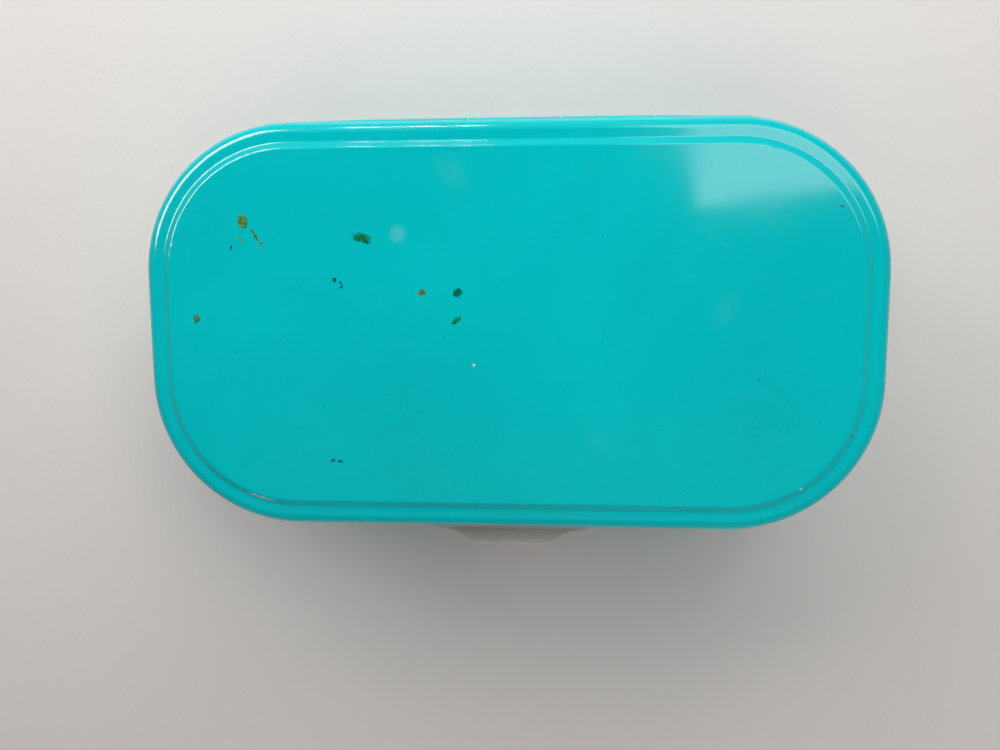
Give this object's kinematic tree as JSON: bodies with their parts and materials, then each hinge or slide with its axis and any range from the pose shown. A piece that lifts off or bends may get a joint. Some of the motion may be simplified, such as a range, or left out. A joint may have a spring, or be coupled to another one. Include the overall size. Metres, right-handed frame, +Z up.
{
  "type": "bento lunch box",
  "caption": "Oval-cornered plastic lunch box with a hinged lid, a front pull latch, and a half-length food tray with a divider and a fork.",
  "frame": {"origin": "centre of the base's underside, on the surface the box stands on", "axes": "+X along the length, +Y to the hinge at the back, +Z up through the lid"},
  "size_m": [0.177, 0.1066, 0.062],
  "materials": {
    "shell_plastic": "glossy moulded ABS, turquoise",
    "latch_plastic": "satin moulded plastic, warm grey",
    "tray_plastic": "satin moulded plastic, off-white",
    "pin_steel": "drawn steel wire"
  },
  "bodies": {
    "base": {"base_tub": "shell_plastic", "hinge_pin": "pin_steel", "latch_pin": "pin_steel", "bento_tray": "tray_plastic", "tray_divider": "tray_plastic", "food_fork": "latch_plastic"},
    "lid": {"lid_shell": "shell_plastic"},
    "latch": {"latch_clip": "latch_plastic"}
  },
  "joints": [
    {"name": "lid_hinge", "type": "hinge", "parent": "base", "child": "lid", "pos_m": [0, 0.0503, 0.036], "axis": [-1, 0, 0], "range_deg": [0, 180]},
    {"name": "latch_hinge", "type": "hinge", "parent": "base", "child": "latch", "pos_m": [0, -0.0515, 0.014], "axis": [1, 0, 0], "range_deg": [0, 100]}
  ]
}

The task: Extract the complete data, matching each line exactly.

The output:
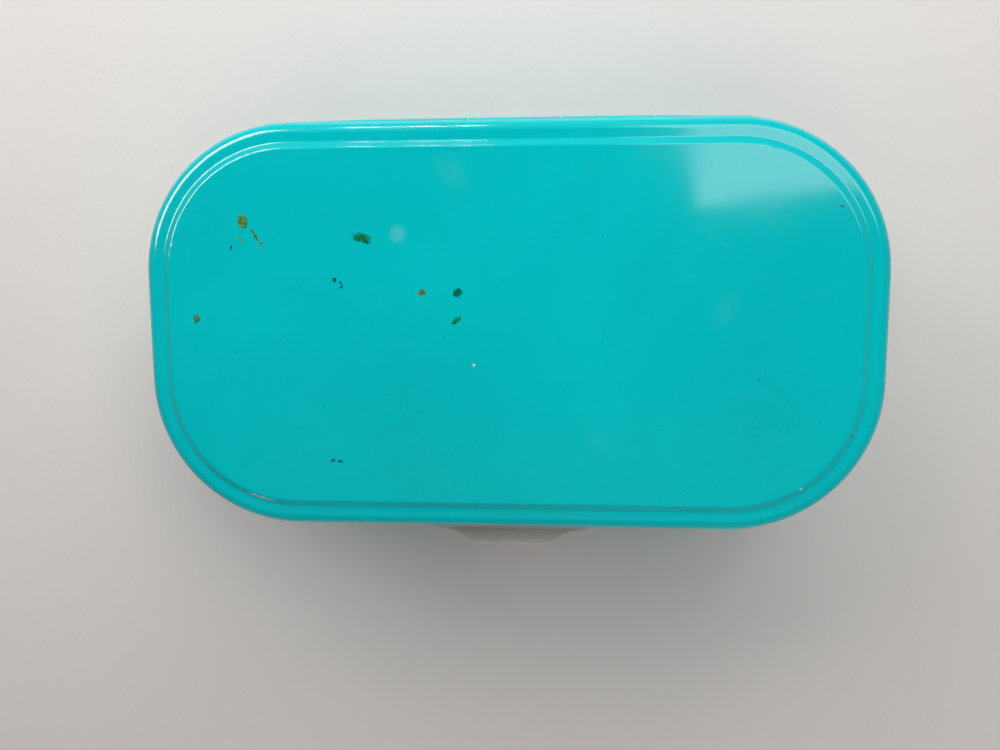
Give this object's kinematic tree as JSON: bodies with their parts and materials, then each hinge or slide with its axis and any range from the pose shown. A piece that lifts off or bends may get a joint. Some of the motion may be simplified, such as a range, or left out. A joint may have a spring, or be coupled to another one. Include the overall size. Metres, right-handed frame, +Z up.
{
  "type": "bento lunch box",
  "caption": "Oval-cornered plastic lunch box with a hinged lid, a front pull latch, and a half-length food tray with a divider and a fork.",
  "frame": {"origin": "centre of the base's underside, on the surface the box stands on", "axes": "+X along the length, +Y to the hinge at the back, +Z up through the lid"},
  "size_m": [0.177, 0.1066, 0.062],
  "materials": {
    "shell_plastic": "glossy moulded ABS, turquoise",
    "latch_plastic": "satin moulded plastic, warm grey",
    "tray_plastic": "satin moulded plastic, off-white",
    "pin_steel": "drawn steel wire"
  },
  "bodies": {
    "base": {"base_tub": "shell_plastic", "hinge_pin": "pin_steel", "latch_pin": "pin_steel", "bento_tray": "tray_plastic", "tray_divider": "tray_plastic", "food_fork": "latch_plastic"},
    "lid": {"lid_shell": "shell_plastic"},
    "latch": {"latch_clip": "latch_plastic"}
  },
  "joints": [
    {"name": "lid_hinge", "type": "hinge", "parent": "base", "child": "lid", "pos_m": [0, 0.0503, 0.036], "axis": [-1, 0, 0], "range_deg": [0, 180]},
    {"name": "latch_hinge", "type": "hinge", "parent": "base", "child": "latch", "pos_m": [0, -0.0515, 0.014], "axis": [1, 0, 0], "range_deg": [0, 100]}
  ]
}